(Entries supplied)

★ ★ ★ ★ ★ ★ ★

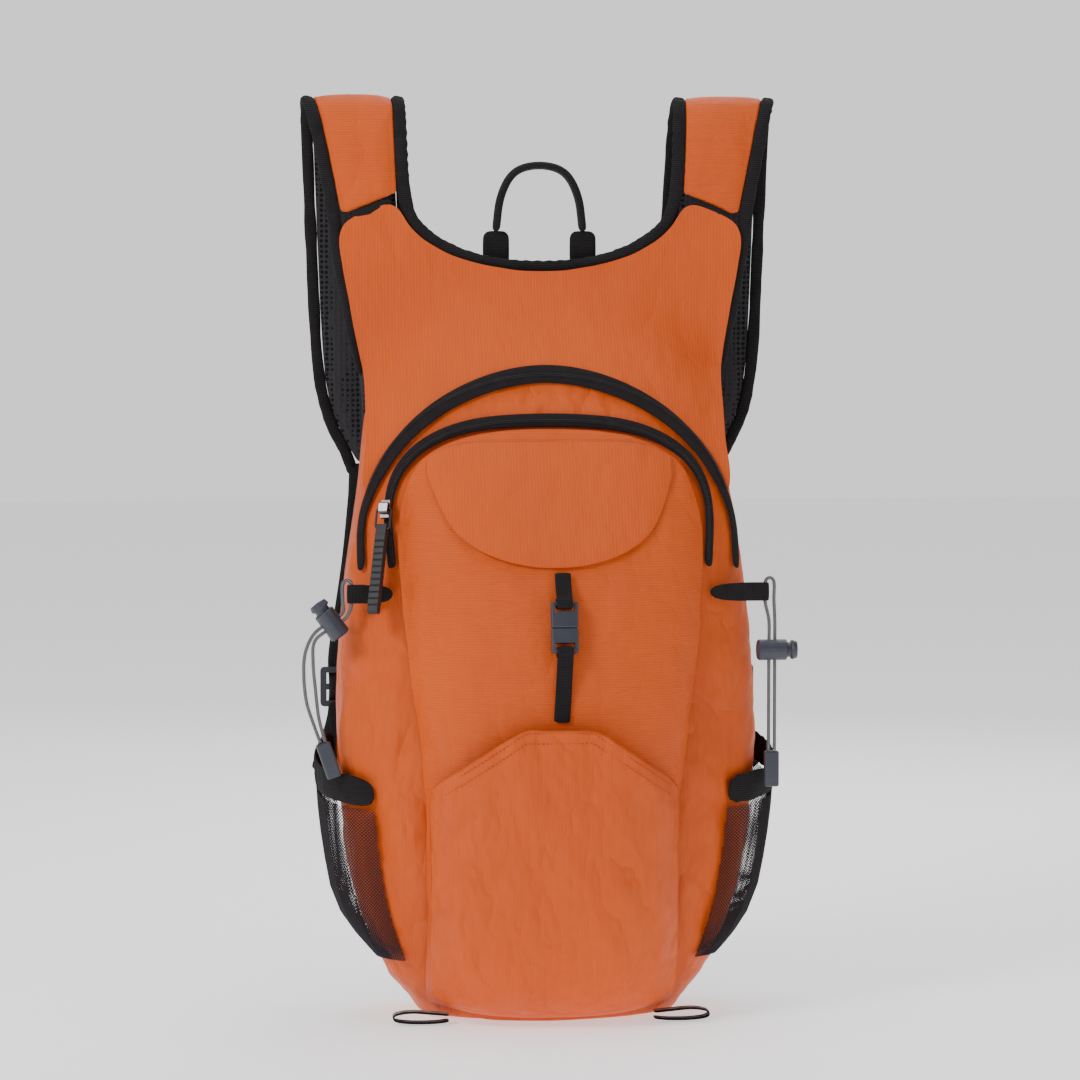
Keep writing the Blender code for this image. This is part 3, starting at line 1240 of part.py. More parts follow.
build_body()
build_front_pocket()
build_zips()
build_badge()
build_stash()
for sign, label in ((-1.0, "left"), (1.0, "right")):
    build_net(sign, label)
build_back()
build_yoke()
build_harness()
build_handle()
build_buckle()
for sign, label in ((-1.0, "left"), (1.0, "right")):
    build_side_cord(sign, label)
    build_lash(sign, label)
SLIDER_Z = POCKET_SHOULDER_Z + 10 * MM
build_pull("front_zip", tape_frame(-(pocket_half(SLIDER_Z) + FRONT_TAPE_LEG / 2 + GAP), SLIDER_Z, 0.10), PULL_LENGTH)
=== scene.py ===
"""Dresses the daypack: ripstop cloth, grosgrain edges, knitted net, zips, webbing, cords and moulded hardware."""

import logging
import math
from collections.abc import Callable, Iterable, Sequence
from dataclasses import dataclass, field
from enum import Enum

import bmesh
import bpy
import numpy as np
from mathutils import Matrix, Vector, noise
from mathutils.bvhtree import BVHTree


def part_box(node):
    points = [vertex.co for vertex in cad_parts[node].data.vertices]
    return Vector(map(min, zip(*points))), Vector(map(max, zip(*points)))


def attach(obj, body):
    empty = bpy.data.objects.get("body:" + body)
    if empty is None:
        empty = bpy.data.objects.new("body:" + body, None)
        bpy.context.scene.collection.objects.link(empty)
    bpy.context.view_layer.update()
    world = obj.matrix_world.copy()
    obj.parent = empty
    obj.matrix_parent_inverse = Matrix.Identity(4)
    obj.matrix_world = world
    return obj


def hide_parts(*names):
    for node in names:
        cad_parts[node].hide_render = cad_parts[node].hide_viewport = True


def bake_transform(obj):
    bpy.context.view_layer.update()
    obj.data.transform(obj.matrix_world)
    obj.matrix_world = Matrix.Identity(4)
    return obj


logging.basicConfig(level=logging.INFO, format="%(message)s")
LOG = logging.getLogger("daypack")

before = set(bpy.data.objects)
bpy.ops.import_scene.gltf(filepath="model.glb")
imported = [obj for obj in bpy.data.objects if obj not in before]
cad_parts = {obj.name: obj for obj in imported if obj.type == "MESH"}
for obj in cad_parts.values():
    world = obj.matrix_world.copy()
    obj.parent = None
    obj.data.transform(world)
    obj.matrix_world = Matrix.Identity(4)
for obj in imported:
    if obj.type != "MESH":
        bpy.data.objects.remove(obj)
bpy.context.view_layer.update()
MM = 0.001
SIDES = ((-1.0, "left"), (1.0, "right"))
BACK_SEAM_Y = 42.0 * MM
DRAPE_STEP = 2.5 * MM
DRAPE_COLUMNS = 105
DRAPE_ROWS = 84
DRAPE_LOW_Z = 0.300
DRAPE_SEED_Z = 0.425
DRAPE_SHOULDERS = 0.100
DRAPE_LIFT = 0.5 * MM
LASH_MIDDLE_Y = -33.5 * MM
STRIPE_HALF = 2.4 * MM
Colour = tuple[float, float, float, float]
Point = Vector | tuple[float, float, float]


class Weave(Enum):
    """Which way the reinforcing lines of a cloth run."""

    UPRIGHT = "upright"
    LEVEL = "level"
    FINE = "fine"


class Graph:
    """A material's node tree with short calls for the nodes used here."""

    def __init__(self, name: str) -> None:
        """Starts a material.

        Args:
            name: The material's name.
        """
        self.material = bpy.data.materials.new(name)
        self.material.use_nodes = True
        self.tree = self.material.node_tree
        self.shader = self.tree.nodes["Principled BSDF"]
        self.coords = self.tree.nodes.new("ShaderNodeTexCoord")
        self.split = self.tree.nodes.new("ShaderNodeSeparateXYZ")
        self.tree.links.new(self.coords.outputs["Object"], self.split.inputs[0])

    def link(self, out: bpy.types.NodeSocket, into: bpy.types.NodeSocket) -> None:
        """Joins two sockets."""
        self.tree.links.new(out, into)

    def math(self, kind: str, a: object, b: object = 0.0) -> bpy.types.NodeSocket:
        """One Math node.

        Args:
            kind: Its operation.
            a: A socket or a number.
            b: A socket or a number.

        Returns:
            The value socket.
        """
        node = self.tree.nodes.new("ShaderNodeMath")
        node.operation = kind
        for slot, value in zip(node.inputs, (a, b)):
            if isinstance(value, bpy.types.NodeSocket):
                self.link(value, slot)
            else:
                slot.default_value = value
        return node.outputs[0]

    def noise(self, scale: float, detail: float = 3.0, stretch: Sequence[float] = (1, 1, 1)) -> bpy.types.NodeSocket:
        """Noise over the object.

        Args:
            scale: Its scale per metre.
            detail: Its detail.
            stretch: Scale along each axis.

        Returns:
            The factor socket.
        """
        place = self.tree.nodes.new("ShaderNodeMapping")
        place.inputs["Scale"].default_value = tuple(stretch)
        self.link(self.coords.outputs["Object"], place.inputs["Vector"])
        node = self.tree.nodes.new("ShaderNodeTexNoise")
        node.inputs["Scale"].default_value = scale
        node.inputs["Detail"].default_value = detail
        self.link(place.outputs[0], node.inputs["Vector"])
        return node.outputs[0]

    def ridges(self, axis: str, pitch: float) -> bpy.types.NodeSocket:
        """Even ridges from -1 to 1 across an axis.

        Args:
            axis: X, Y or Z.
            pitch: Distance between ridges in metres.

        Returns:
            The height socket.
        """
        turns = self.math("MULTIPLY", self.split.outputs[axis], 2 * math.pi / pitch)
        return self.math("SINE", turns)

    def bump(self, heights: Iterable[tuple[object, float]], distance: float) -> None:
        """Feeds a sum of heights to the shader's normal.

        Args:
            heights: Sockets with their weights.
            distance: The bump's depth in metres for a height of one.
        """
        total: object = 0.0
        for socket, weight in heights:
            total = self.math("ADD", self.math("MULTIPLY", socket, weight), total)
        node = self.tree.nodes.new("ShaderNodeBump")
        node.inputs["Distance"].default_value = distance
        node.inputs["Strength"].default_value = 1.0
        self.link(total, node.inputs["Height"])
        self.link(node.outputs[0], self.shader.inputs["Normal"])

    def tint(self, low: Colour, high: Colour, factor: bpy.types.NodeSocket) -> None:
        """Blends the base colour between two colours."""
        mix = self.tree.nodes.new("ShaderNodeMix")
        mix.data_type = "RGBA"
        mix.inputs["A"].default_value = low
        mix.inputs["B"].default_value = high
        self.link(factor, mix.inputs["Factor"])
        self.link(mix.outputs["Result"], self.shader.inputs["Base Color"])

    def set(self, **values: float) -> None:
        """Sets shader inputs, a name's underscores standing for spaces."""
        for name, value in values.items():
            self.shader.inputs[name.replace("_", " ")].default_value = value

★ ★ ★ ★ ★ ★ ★

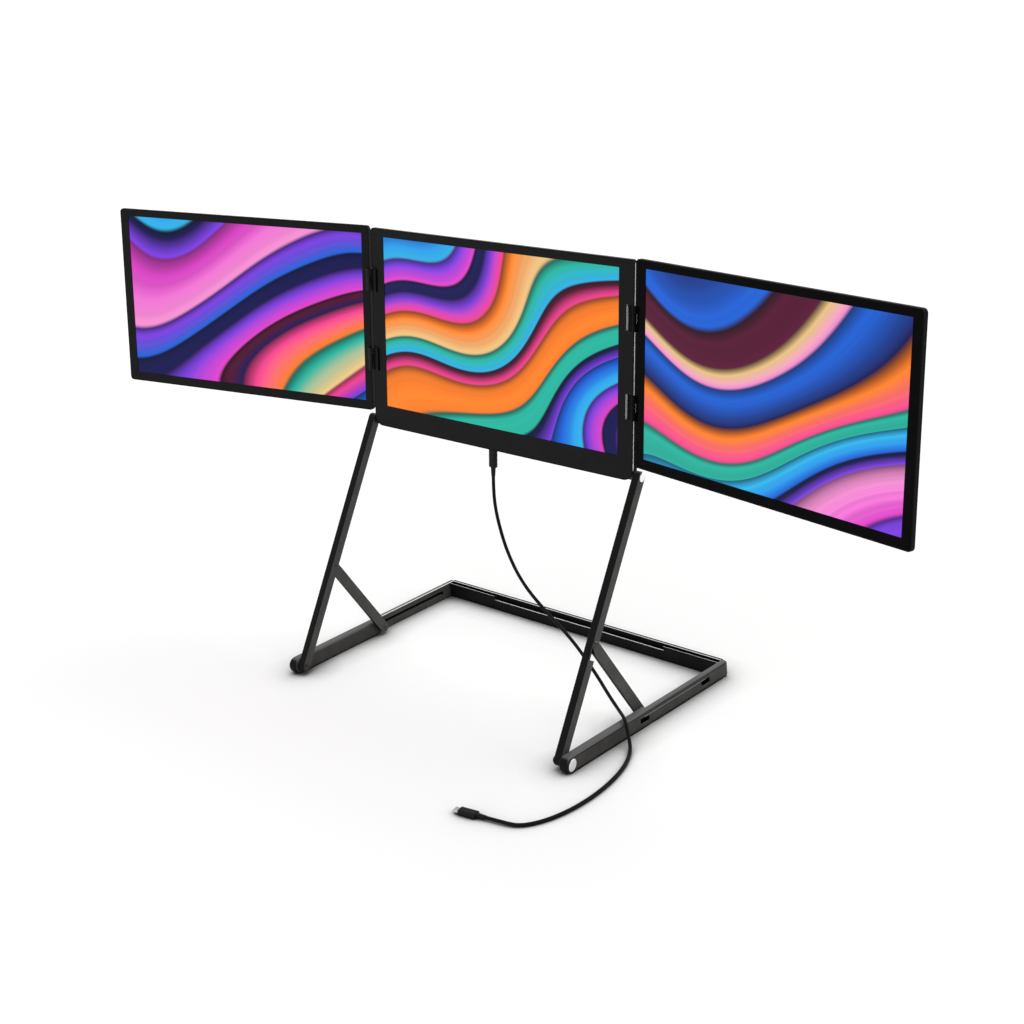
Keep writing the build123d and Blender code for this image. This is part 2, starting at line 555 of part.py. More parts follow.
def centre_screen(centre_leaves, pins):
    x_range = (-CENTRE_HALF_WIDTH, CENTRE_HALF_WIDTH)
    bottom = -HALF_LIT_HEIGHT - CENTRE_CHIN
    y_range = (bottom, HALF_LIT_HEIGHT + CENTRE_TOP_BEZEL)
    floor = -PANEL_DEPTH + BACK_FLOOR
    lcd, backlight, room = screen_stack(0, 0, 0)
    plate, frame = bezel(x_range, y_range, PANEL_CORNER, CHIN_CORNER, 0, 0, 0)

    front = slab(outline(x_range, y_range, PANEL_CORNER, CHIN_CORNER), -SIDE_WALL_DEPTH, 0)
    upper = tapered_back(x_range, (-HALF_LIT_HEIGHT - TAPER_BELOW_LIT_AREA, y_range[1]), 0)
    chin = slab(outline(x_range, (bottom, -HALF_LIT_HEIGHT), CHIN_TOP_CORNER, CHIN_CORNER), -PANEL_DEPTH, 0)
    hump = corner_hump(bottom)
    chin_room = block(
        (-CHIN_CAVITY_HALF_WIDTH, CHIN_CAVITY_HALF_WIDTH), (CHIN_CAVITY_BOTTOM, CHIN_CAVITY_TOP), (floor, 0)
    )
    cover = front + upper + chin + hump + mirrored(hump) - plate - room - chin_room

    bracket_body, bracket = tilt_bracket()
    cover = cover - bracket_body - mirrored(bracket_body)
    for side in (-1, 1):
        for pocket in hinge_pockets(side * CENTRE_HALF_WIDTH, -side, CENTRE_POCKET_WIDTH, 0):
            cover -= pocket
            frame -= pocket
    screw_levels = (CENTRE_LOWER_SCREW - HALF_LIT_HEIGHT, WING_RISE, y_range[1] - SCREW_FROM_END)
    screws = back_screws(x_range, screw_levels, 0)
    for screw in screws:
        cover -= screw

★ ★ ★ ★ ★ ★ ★

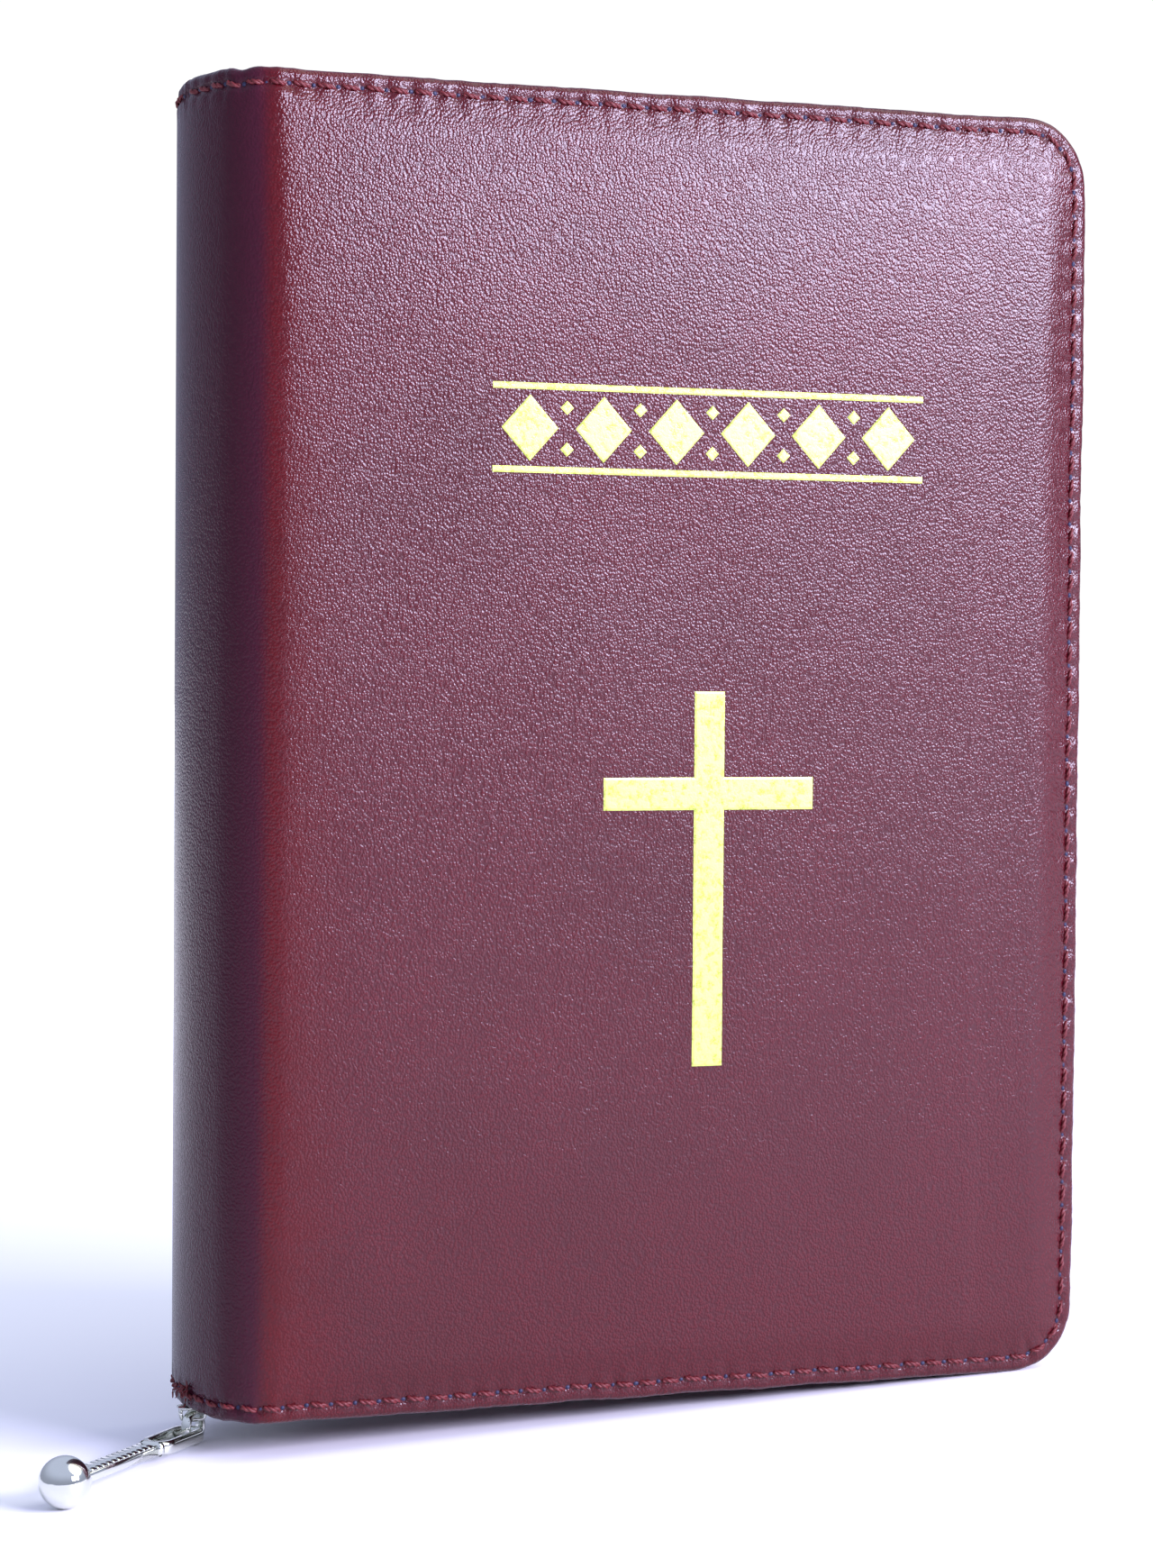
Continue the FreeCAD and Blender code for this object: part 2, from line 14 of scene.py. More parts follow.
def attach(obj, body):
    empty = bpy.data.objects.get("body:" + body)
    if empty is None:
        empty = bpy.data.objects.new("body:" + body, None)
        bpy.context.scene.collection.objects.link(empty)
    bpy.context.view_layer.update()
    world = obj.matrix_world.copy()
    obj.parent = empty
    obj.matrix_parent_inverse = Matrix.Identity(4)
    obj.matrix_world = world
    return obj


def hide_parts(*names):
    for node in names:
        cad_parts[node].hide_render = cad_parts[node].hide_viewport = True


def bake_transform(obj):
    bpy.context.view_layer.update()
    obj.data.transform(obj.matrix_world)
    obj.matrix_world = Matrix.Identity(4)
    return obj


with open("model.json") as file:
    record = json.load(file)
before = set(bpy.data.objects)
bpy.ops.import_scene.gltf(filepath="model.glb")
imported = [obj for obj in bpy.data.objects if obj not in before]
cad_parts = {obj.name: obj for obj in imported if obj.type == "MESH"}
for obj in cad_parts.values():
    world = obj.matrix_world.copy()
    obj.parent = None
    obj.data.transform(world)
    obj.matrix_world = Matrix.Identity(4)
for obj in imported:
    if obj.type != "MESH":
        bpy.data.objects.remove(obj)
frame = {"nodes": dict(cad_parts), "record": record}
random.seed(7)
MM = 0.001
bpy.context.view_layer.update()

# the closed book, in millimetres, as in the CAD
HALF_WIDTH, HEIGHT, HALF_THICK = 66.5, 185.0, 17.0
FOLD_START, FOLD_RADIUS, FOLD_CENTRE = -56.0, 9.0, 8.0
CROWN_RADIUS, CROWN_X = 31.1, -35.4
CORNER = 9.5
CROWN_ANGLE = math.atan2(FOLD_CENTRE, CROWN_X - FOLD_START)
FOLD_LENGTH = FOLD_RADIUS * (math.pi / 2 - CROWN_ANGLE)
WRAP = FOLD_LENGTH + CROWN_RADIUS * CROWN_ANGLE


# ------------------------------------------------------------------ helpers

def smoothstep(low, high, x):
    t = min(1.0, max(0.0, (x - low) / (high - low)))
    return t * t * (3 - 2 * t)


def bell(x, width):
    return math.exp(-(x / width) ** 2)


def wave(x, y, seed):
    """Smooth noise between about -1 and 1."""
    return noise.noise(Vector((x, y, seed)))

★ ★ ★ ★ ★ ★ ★

(Exercise brief) Start at the line with "Keep writing the build123d" and stop after the line with "cover -= screw". Repeat exactly the lines in that range.

(Exercise solution)
Keep writing the build123d and Blender code for this image. This is part 2, starting at line 555 of part.py. More parts follow.
def centre_screen(centre_leaves, pins):
    x_range = (-CENTRE_HALF_WIDTH, CENTRE_HALF_WIDTH)
    bottom = -HALF_LIT_HEIGHT - CENTRE_CHIN
    y_range = (bottom, HALF_LIT_HEIGHT + CENTRE_TOP_BEZEL)
    floor = -PANEL_DEPTH + BACK_FLOOR
    lcd, backlight, room = screen_stack(0, 0, 0)
    plate, frame = bezel(x_range, y_range, PANEL_CORNER, CHIN_CORNER, 0, 0, 0)

    front = slab(outline(x_range, y_range, PANEL_CORNER, CHIN_CORNER), -SIDE_WALL_DEPTH, 0)
    upper = tapered_back(x_range, (-HALF_LIT_HEIGHT - TAPER_BELOW_LIT_AREA, y_range[1]), 0)
    chin = slab(outline(x_range, (bottom, -HALF_LIT_HEIGHT), CHIN_TOP_CORNER, CHIN_CORNER), -PANEL_DEPTH, 0)
    hump = corner_hump(bottom)
    chin_room = block(
        (-CHIN_CAVITY_HALF_WIDTH, CHIN_CAVITY_HALF_WIDTH), (CHIN_CAVITY_BOTTOM, CHIN_CAVITY_TOP), (floor, 0)
    )
    cover = front + upper + chin + hump + mirrored(hump) - plate - room - chin_room

    bracket_body, bracket = tilt_bracket()
    cover = cover - bracket_body - mirrored(bracket_body)
    for side in (-1, 1):
        for pocket in hinge_pockets(side * CENTRE_HALF_WIDTH, -side, CENTRE_POCKET_WIDTH, 0):
            cover -= pocket
            frame -= pocket
    screw_levels = (CENTRE_LOWER_SCREW - HALF_LIT_HEIGHT, WING_RISE, y_range[1] - SCREW_FROM_END)
    screws = back_screws(x_range, screw_levels, 0)
    for screw in screws:
        cover -= screw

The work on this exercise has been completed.